At the age of 31, (my friends have heard this rant too many times now) I feel like I have three solid decades of video games under my wings. Nothing I play anymore sticks like the way these old games did when I was a kid, and often when I play something new, I daydream about these old favorites. While playing Breath of the Wild, all I wanted to play was The Minish Cap, and returning to Ivalice in Final Fantasy XII just makes me want to play Final Fantasy Tactics again.
In all seriousness, I’ve reached a point where I feel content, where I’ve found the games I’ll love for the rest of my life and probably don’t need much more. The modern console scene is overloaded with AAA games I don’t care about, there are too many indie games to sift out the ones that actually matter, and E3 is becoming a more tedious, insufferable experience year after year.
If I focus on this nonstop consumption of video games, many of which I’ll likely forget about, as they trickle out week after week, month after month, that leaves little to no time for the games I actually love playing.
Sure, there’s always a chance that a future classic comes out that I might miss it with this logic, but after thirty years, I feel satisfied.

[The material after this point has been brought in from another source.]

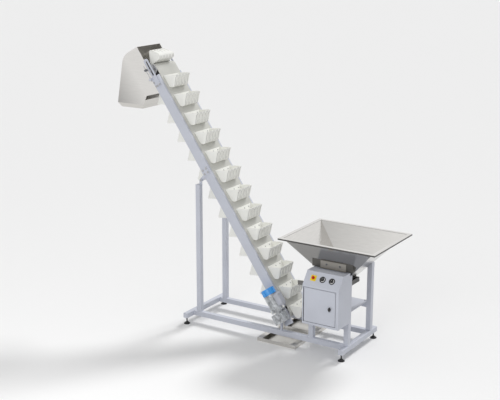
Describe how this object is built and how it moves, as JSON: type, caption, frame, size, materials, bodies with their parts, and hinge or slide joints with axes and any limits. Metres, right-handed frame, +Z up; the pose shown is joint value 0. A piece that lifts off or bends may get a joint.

What I’m hoping is that this summer vacation shows me a new path to take video gaming down. From now on, it’s going to be a fun, nostalgic escape to the past. It’ll be something that brings me brief bouts of joy, and not a hobby I have to slave over to keep up with friends and the online community.
Does anybody feel the same way?
Especially dads out there. Lend me a hand. How do you cope with balancing kids, keeping up with new games, and finding time for old favorites, not to mention jobs, friends, social obligations, and the rest of the baggage that comes with being an adult?